Too much wine by this point and an unexpected pre-dessert arrived. While I tried to get over the embarrassment of me walking into the bathroom door just before, a plate of charcoal black coloured meringues arrived, laced with a sweet and intense liquorice flavour, a flavour which I’ve never quite taken too but Sixtyone have converted me. That and the citrus sorbet which had large part to play in really softening and harmonising all the flavours together. Surprises should always be this good. The kitchen here is very strong when it comes to desserts and can easily rival their Michelin counterparts.

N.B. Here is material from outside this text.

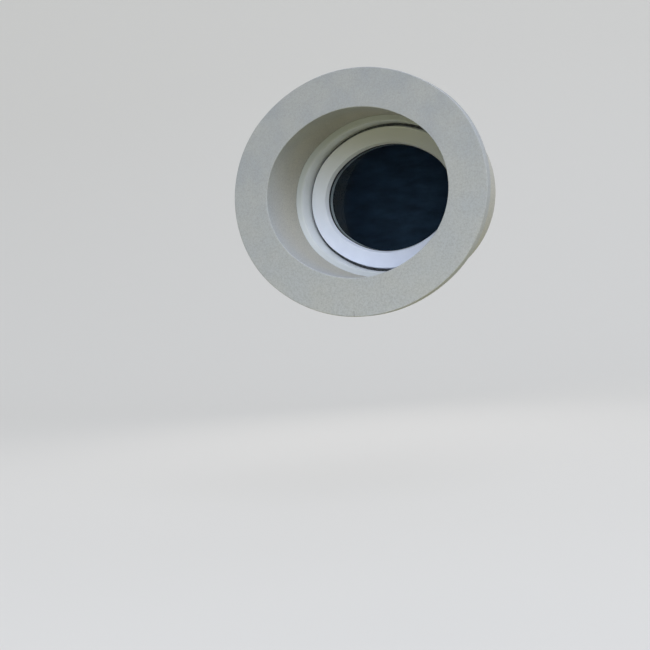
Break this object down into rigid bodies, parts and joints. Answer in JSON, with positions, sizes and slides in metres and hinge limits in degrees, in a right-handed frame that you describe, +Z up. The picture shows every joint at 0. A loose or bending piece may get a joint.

As the evening got late, and the lights dimmed darker, there was no contending with that orange hue of a light at this stage. Hopefully my insanely witty writing can help to whet your appetite instead. Fresh juicy slices of pineapple, soft cubes of ripe mango, coconut sorbet and a gorgeous cross between a mouse and cheesecake, it was a magnificent plate of food which was every bit as fresh and decadent as you could hope for. When it comes to desserts here at Sixtyone there simply isn’t any room for improvement. I overheard a neighbouring table delving in to this course and I never heard any words leave their mouths, only noises – that’s always a good sign.

Incredibly full and very drunk, we perked ourselves up before leaving with a quick coffee. Sadly petit fours weren’t in action that evening. Even though we were too full to probably eat them, it would have been nice to see fellow diners enjoying – because they are some of the best in London. When the kitchen gets hold of chocolate and the workings of a macaroon they can do magic things. It was such a lovely treat to come back and see how Sixtyone all started one year ago. The tasting menu was excellent and their current offerings are just as superior, if not better – which I guess just shows exactly how far they’ve come in such a short time. With a three AA Rosette award already this year, who knows what’s in store for next.